Sebelumnya diberitakan
Dinas Lingkungan Hidup dan Kehutanan (DLHK) Provinsi Sulawesi Selatan
merekomendasikan pemberian sanksi administratif terhadap PT Tiara Tirta
Energi yang berkedudukan di Kecamatan
Bastem, Kabupaten Luwu, Sulawesi Selatan. Rekomendasi tersebut disampaikan
melalui surat resmi yang ditujukan kepada Kepala Dinas Lingkungan Hidup (DLH)

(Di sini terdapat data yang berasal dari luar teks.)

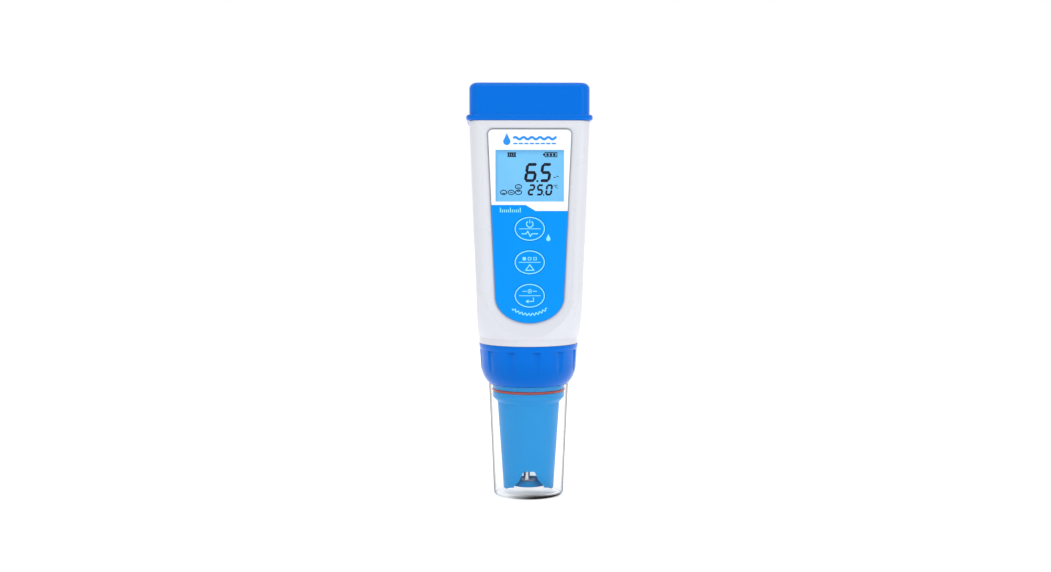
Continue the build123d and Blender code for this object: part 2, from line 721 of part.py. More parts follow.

Kabupaten Luwu di Belopa, berdasarkan hasil verifikasi pengaduan yang dilakukan
bersama DPRD Luwu dan DLH setempat.
Plt Kepala Dinas DLHK
Provinsi Sulawesi Selatan, Kasman dalam
suratnya menyatakan verifikasi lapangan tersebut mengungkap sejumlah temuan
yang menunjukkan dugaan pelanggaran dalam kegiatan pembangunan Pembangkit
Listrik Tenaga Mikrohidro (PLTMH) Salu Noling yang dilakukan perusahaan.
“Beberapa temuan utama di antaranya Konstruksi Waterway Tidak Sesuai Kaidah Pembangunan saluran penghantar atau waterway tidak dibuat secara terasering, sehingga berpotensi menyebabkan longsor. Selain itu, material sisa hasil pemotongan gunung ditempatkan di area yang berbatasan langsung dengan Sungai Noling, yang menyebabkan penyempitan alur sungai sepanjang kurang lebih 3 kilometer,” kata Kasman dalam suratnya.
Selain itu, lanjut
Kasman, Minimnya Upaya Pencegahan Dampak Lingkungan. Tidak ditemukan adanya
sistem pencegahan pengaliran sedimen atau pembangunan kantong tanah di sekitar
sungai.
“Perusahaan juga belum
melakukan pemantauan kualitas air Sungai Noling dengan menggunakan laboratorium
yang terakreditasi dan teregistrasi oleh Kementerian Lingkungan Hidup,” ucapnya.